On those nights, Royce, said he sleeps in a small encampment until it is broken up by police and bylaw officers, sometimes forcing him to relocate several times a night, he said.
Royce’s work – in security – has come to a bit of a halt since he was evicted, he said.
“Without stability, there’s not much I can do.”
Gaining employment once again is a goal he is looking to achieve sooner rather than later, Royce said.
Hospital patients discharged to shelters ‘daily’
A new program introduced recently at Surrey Memorial allows “vulnerable” patients who were staying in hospital to transition to a nearby motel, rather than simply be released onto the street.
“Services will include psychosocial supports, medication management and rehabilitation in a supportive, home-like environment. Nurses will monitor clients’ medical concerns,” reads a Fraser Health news release from earlier this month.
Open since Dec. 18, the service operates out of George Point Inn, providing care for up to 53 people at a time.
Patients sometimes stay longer in hospital “because we are unable to transition them either to home or to a long-term care facility or whatever it is that they can safely go,” said Dr. Marietta Van De Berg, a psychiatrist and interim site medical director at Surrey Memorial.
“Some might be waiting for a rehab bed, or some a long-term care bed, or some maybe need changes to be made at their homes before they can go home.”
READ MORE: Fraser Health leases local motel in Surrey to ‘assist vulnerable people’ discharged from hospital
Had this type of support been available sooner, Royce might not be in the situation he is now.
His story is not unique, but is part of a larger trend that homelessness advocacy and housing workers have been noticing for years.
“It’s almost a daily thing,” said Marisca Johnson, assistant program manager of homelessness services at Options Community Services’ Hyland House.
“We have encountered this for as long as I’ve been working in homelessness, which is three-plus years, but I know this has been an ongoing issue.”
Patients discharged from hospital, who either turn up at the shelters on their own or are dropped off, are in these situations for many reasons, including people who have been evicted from their homes during a hospital stay, Johnson said.
For people in similar situations to Royce’s, Johnson explained that Options provides a subsidy for clients to “bridge the financial gap if they can. It might be that they stay in a shelter while they work with the team to get them back on their feet as soon as possible.”
‘We’re not able to provide the care that they need’
While Fraser Health’s new program at Surrey Memorial was welcome news to Johnson and others, she says it likely won’t make a great difference in their over-burdened system until, or unless, more than 53 spaces open.
“Every hospital should have something like this (but) you’d probably need to have a couple hundred beds” to make an impact, said Michelle Bryson, Options’ senior manager of homelessness services and mental health.
Bryson and Johnson say that social workers will often call Options when they have an individual who has housing issues to see if they can take in one more person, or will try to discharge them back to the shelter.
Sometimes people brought to the shelter are beyond its scope of care.
“We don’t have nurses on staff, we don’t have trained professionals, we just have our shelter workers.
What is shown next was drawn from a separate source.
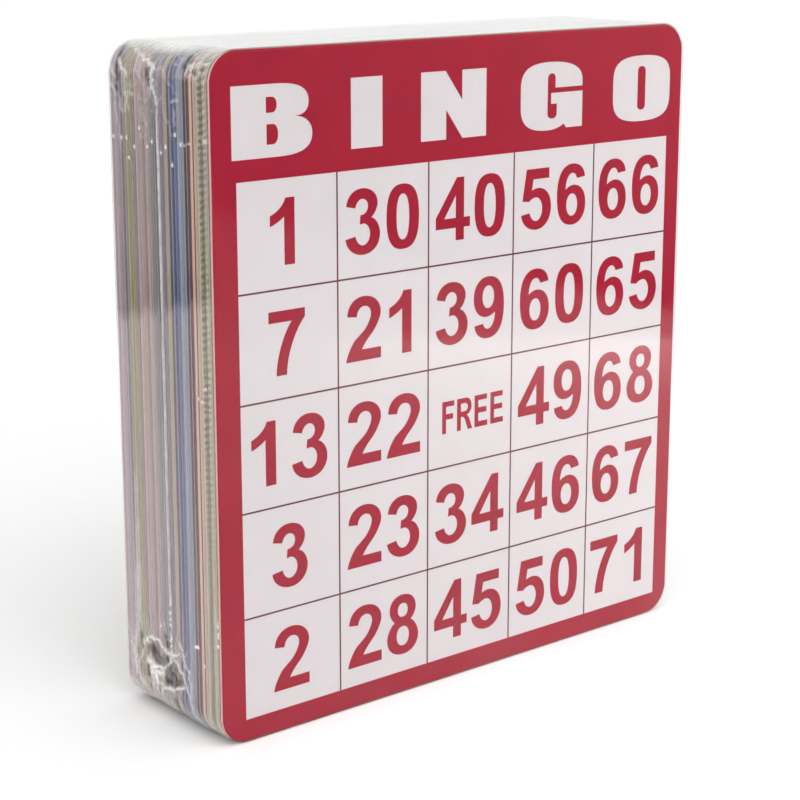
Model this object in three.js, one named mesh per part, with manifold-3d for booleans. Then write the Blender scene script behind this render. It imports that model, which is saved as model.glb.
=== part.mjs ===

We’re not able to provide the care that they need,” Johnson said.
“Sometimes we’ll say we’re not a fit for this person but they’ll still discharge them back here anyways. The condition sometimes that people are discharged in, again, we are not equipped. We would love to take these people in, but we do not have nurses, we are not healthcare.”
Johnson adds that every shelter, including extreme weather temporary sites, are in the same boat, as they all collaborate when looking for space for clients.
It is a goal to have health care staff at Hyland House, Bryson said, noting the organization wants to see more services be available in Surrey that provide enhanced medical care as well as housing.